Return all lines below containing the word "json".

SOURCE DATA:

== == ==

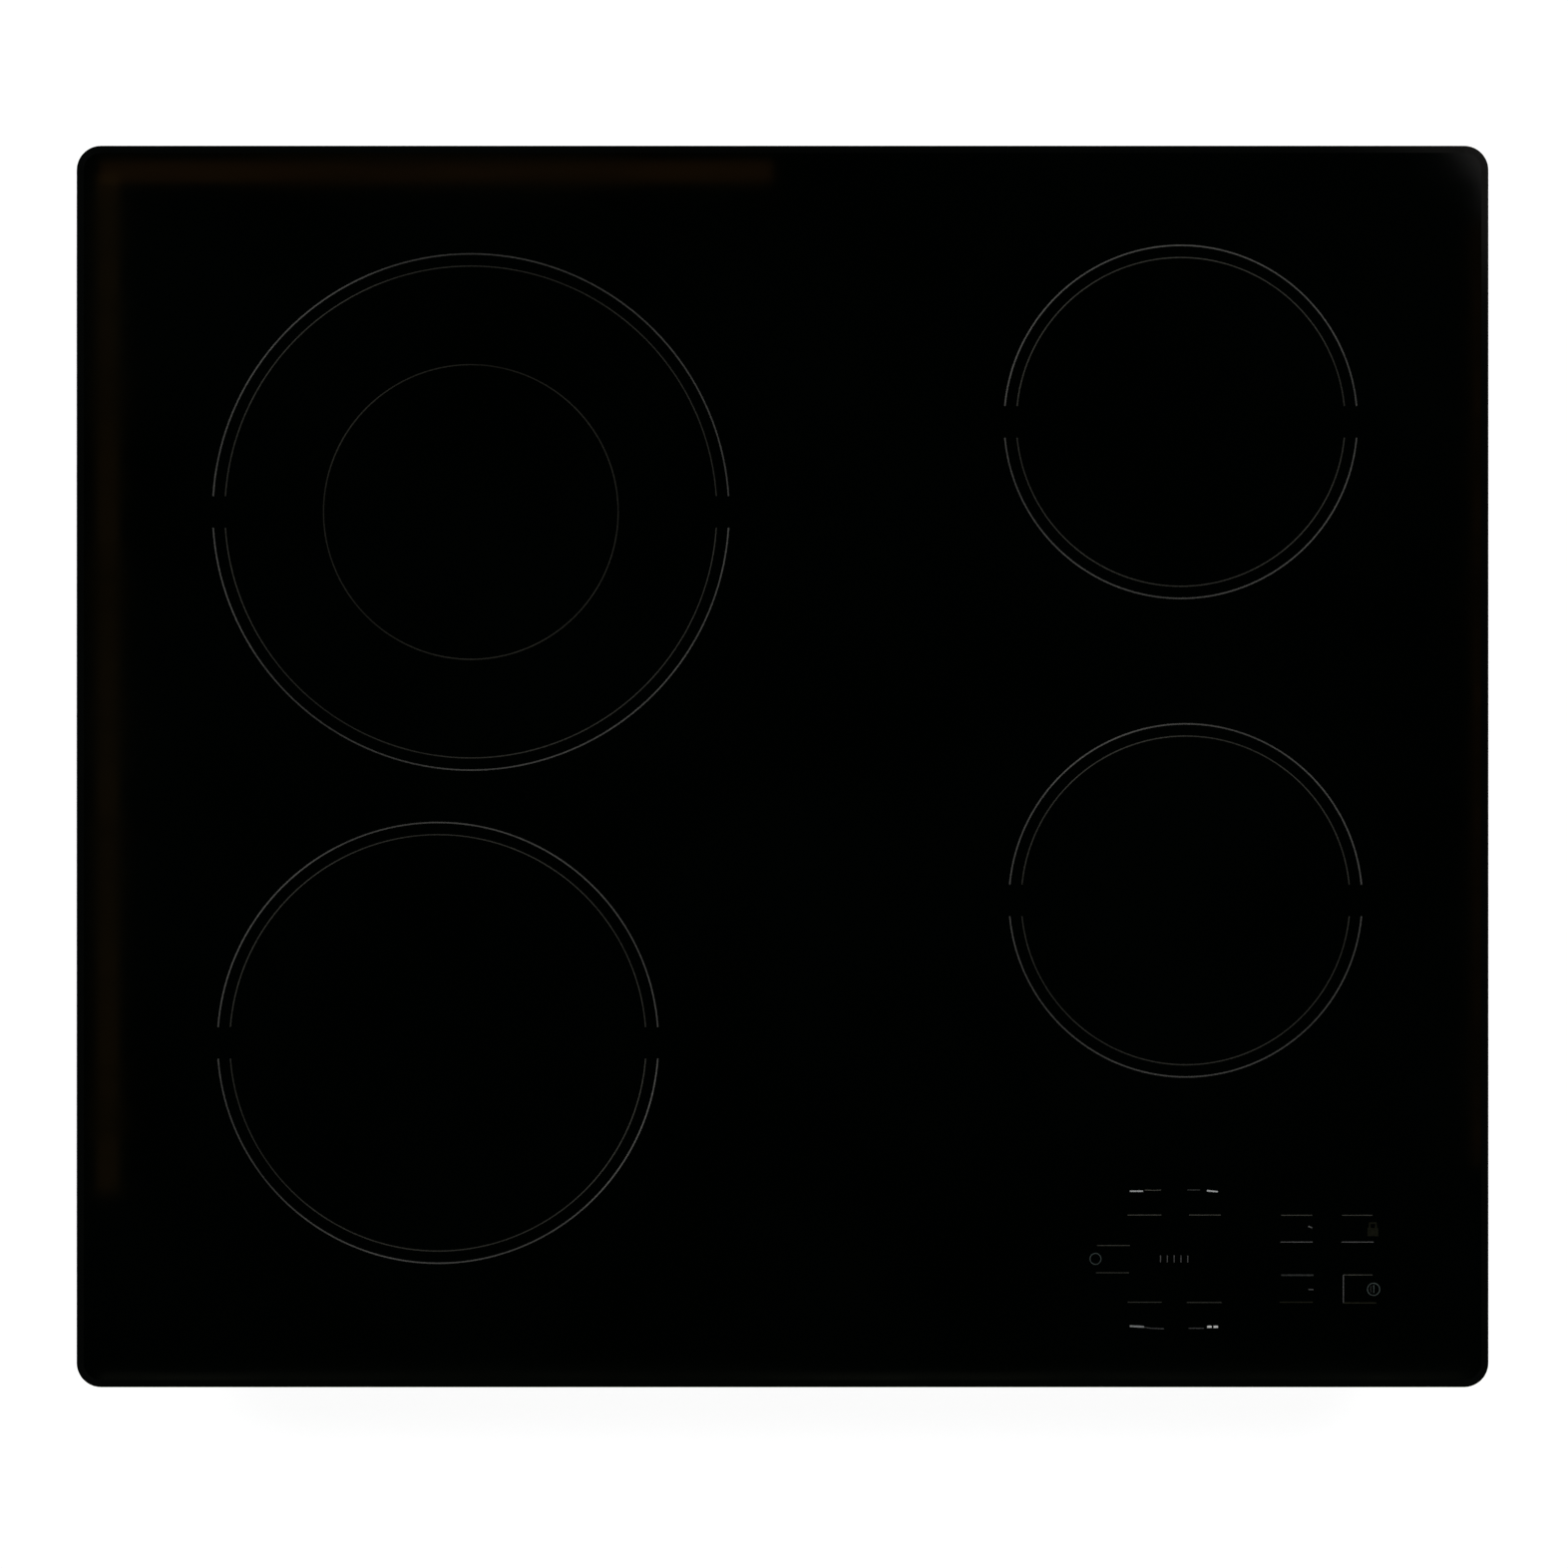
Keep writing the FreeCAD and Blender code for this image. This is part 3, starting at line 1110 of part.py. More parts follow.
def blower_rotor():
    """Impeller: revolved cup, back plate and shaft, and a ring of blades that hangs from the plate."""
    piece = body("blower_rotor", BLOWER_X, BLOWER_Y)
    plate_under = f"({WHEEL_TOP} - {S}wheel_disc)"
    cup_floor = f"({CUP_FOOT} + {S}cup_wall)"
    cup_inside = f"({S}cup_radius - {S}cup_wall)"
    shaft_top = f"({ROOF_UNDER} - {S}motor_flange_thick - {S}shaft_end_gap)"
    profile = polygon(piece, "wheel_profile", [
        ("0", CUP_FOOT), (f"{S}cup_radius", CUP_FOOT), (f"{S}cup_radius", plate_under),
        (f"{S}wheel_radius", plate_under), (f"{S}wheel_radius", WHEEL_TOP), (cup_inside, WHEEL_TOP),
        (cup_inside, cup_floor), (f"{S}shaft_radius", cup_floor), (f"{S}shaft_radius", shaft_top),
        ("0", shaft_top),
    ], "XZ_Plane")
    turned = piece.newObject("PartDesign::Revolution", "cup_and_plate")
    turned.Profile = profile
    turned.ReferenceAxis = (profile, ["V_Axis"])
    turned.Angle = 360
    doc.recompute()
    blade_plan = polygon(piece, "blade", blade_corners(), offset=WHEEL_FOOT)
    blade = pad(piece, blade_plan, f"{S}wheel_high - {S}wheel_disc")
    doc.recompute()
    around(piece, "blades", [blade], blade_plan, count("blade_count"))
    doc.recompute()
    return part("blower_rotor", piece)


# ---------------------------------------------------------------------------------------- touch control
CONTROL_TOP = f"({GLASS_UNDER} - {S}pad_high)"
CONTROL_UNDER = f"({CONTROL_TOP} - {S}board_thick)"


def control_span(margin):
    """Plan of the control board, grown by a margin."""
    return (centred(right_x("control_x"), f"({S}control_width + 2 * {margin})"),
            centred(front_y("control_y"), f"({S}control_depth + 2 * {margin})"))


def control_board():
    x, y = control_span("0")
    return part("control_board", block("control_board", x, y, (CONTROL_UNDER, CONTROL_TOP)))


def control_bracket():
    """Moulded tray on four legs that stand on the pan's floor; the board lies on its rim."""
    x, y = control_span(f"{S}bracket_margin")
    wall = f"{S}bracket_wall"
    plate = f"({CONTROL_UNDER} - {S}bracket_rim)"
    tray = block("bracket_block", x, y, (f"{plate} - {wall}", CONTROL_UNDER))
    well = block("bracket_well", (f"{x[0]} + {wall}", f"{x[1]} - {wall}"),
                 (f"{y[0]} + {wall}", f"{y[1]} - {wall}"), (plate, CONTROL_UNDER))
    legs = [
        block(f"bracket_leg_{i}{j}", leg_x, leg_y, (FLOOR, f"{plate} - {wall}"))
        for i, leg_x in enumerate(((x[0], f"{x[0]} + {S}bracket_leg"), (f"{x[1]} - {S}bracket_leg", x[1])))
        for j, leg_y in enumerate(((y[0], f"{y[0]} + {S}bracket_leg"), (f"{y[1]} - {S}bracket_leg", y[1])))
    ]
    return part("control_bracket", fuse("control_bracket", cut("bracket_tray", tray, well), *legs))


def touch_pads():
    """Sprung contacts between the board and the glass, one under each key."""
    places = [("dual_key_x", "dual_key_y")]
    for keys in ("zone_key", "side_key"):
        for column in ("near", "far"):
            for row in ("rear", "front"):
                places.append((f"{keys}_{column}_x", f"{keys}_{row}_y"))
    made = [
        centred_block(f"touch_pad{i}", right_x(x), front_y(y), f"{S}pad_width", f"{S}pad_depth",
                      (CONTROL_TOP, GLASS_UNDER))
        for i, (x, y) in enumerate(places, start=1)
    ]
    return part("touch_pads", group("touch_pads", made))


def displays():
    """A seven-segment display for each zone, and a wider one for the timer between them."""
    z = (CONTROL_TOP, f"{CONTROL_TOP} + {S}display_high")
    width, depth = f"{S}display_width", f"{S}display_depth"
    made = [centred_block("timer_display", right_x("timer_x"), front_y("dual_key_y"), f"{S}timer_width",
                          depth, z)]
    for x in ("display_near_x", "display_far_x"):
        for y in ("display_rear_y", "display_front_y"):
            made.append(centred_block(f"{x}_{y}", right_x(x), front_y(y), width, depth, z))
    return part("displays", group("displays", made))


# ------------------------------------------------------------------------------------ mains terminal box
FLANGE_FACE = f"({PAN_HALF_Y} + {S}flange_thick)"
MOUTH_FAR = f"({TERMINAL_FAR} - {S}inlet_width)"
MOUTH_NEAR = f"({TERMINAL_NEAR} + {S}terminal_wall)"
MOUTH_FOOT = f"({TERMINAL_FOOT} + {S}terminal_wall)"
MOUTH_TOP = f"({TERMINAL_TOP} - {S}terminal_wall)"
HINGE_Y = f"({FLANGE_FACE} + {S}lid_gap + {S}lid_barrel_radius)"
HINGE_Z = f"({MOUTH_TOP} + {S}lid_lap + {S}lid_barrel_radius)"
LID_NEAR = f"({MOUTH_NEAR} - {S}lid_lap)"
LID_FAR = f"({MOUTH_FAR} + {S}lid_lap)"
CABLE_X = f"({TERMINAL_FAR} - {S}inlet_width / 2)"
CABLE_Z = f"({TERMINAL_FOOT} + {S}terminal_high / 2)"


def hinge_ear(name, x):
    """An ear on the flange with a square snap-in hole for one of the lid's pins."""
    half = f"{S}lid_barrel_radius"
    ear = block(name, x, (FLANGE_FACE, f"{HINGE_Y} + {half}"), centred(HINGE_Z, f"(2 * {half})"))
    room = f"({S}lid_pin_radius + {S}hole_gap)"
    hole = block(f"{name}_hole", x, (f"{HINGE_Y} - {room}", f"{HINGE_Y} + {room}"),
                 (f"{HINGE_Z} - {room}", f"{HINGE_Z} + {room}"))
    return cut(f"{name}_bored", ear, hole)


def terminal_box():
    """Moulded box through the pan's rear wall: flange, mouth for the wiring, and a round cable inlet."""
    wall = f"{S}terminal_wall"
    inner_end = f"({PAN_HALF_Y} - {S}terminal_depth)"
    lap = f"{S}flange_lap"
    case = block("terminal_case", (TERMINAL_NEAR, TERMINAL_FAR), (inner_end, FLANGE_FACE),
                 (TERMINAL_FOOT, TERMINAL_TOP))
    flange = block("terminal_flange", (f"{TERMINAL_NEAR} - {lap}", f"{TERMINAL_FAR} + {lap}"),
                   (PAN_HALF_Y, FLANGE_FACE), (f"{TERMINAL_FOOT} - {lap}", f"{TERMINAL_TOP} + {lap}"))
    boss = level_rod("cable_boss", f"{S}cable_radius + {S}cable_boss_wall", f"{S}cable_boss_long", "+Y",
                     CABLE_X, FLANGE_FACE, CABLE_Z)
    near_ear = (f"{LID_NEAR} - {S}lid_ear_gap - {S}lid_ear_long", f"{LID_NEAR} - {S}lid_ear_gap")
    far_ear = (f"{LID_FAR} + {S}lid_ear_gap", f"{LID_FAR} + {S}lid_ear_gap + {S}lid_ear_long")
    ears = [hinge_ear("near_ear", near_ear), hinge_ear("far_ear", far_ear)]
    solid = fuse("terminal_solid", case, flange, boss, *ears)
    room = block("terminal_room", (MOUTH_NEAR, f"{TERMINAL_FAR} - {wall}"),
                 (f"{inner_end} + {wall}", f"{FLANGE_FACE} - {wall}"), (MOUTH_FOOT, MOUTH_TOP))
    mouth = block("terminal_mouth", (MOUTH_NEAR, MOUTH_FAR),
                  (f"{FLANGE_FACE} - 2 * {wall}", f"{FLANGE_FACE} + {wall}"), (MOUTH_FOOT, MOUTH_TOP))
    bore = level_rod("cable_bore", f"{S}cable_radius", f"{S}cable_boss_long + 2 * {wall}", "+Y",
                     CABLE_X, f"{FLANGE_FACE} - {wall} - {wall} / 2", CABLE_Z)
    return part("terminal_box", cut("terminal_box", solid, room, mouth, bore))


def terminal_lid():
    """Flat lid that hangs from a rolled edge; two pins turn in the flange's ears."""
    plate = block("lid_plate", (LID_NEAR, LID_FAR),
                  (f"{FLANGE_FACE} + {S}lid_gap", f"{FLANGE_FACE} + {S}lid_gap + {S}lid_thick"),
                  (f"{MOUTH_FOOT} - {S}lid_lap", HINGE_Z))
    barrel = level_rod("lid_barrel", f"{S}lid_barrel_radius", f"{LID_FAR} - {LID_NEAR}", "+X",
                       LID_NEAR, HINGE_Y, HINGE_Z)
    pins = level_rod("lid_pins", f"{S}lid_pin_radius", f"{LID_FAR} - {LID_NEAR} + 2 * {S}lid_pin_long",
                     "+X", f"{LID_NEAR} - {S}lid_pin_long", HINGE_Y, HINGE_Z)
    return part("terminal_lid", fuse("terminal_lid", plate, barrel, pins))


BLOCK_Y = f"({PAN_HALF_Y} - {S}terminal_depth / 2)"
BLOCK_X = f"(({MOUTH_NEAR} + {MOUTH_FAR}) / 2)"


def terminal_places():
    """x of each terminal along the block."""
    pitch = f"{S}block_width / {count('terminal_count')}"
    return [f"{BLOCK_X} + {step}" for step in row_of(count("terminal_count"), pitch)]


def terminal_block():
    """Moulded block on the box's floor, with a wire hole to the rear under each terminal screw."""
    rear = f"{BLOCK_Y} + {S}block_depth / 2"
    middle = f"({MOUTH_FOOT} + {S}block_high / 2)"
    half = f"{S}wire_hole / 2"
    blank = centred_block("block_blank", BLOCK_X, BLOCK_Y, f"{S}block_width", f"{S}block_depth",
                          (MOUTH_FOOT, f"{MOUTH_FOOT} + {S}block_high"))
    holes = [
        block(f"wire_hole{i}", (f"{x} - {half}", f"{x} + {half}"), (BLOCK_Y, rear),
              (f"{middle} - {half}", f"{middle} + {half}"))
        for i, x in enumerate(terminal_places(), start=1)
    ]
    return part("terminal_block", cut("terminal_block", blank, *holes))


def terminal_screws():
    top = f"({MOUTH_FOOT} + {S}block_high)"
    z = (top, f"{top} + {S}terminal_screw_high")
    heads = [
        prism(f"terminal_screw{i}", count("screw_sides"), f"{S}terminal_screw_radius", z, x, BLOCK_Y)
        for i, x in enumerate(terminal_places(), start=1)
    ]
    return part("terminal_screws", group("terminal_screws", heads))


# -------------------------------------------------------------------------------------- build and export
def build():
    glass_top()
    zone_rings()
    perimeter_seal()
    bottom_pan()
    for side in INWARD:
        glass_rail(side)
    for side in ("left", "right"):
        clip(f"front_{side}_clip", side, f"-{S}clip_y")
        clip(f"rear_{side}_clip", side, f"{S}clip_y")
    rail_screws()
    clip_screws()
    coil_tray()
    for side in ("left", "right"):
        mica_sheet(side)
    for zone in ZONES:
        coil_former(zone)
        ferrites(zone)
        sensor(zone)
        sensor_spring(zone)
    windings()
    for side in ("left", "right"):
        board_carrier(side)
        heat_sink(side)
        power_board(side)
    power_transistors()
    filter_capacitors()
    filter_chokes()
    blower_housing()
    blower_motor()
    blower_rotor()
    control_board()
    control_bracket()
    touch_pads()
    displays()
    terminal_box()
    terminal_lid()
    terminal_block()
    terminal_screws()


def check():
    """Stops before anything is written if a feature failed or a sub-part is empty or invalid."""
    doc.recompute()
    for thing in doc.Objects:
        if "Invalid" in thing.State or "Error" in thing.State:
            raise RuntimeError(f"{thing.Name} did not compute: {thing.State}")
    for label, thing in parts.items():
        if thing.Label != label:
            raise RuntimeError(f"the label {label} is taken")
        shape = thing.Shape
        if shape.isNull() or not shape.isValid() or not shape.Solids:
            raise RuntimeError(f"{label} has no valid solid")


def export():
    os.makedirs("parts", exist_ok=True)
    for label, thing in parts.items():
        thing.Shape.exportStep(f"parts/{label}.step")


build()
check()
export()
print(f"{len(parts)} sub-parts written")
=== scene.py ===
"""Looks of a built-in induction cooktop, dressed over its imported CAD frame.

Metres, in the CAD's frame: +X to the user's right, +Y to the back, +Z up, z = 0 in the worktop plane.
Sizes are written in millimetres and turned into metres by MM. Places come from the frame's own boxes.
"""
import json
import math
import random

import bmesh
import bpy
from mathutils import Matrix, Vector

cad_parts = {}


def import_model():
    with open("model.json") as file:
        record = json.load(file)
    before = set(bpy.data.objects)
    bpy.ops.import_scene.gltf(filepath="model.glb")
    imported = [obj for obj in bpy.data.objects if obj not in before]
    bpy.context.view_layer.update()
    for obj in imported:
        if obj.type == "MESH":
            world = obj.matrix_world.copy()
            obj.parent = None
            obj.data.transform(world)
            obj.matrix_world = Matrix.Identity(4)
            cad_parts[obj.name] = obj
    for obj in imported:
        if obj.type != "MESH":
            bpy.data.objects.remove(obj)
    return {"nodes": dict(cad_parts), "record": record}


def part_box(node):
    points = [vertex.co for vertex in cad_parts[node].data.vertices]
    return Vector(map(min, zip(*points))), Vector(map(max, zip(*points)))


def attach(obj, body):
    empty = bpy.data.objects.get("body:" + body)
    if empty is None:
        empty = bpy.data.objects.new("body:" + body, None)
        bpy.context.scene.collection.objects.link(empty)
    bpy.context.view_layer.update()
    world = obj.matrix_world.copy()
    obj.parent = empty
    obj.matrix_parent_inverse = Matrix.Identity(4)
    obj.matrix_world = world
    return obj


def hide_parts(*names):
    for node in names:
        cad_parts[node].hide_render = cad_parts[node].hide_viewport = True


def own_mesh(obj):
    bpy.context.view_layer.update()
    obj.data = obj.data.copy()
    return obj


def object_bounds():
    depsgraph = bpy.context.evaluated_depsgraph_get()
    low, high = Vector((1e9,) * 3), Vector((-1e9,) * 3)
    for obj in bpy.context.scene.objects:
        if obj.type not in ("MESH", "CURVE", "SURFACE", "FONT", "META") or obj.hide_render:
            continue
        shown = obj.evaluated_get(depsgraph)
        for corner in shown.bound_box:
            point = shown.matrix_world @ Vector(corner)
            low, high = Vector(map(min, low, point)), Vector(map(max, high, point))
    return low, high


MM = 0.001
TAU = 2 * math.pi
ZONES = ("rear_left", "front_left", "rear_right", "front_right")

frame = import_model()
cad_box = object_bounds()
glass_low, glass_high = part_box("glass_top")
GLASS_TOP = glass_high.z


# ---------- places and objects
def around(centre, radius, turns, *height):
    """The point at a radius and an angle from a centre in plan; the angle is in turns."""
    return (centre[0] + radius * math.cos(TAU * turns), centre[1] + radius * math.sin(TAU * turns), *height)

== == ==

SOLVED EXERCISE:
import json
    with open("model.json") as file:
        record = json.load(file)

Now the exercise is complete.